By definition, my name means “a dock or basin that harbors yachts and small boats,” but I told anyone with ears that my name, or its Latin origin, means “from the sea.” I prided myself on being the most mermaid-like swimmer at Green Tree Summer Camp, but of course I never said that aloud to anyone. Monday through Friday, pool water hugged my waist as I swam each afternoon away.

At Green Tree, we learned how to hold our breath and then moved on to perfecting our backstroke, breaststroke, and butterfly stroke. One day, there wasn’t a smear of cloud visible in the fresh canvas sky. Ribbons of light leapt through the water and reflected onto my browned skin. My limbs easily found their cadence, a familiar summertime song of swift and methodical movements. As I swam, the outline of my shadow danced along the pool’s floor and the camp’s perimeter of leaves rustled in the hot breeze.

We practiced drills with the coaches in the four-foot area, then six, then ten.

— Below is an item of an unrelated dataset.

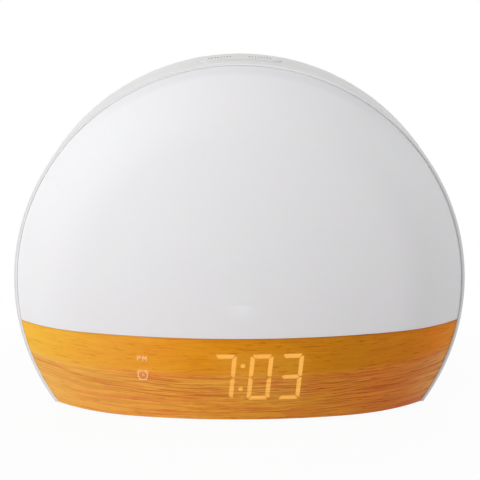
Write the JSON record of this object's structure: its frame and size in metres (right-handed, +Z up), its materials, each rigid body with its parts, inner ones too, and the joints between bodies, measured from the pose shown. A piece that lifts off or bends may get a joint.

I couldn’t see the bottom of the ten-foot end and hoped a scaled sea monster wouldn’t emerge from the filter and drag me back down by the ankle when the lifeguards turned their heads. I avoided this area, afraid of even glancing in the deep end’s direction. No one seemed interested enough to investigate the unexplored end of the pool, the side full of nothing but gulps of truth.

By my second and third year at Green Tree, the floor of the pool’s deep end was my favorite. I’d jump off the teal diving board, hands over my head, and suspend myself for as long as I could hold my breath. The first surge of chlorine welcomed me back, like a familiar embrace, its velvety texture wrapping me in a liquid cocoon.

Below the surface, I heard muffled shrieks, shouts, and the steady kicking of legs. Cannon balls and bodies colliding with the water’s threshold rang out like sirens. Everything in this realm moved a second or two slower. Submerged in this space beneath the earth, somehow the weight of the world washed away—and nothing else mattered except the burning gulp of air in my chest. Fish, sea creatures, and other organisms never part from the water, and I wished I didn’t have to, either, but the timer in my chest always ran out. When I propelled my body and ascended to the surface, I whipped my head back and drank the seasoned air like water.

~

When our mouths finally part, memories buoy like beads of time. I am in two places at once. Time fades with the evening, and I am drawn to you like the gentle, rhythmic sensation of water on the skin. My body gives way to the soft, familiar tug of water at my hips. As your hands plunge to the small of my waist and reel me in, I savor the last spice of dusk.

 

 

 

Header photograph © Bif Naked.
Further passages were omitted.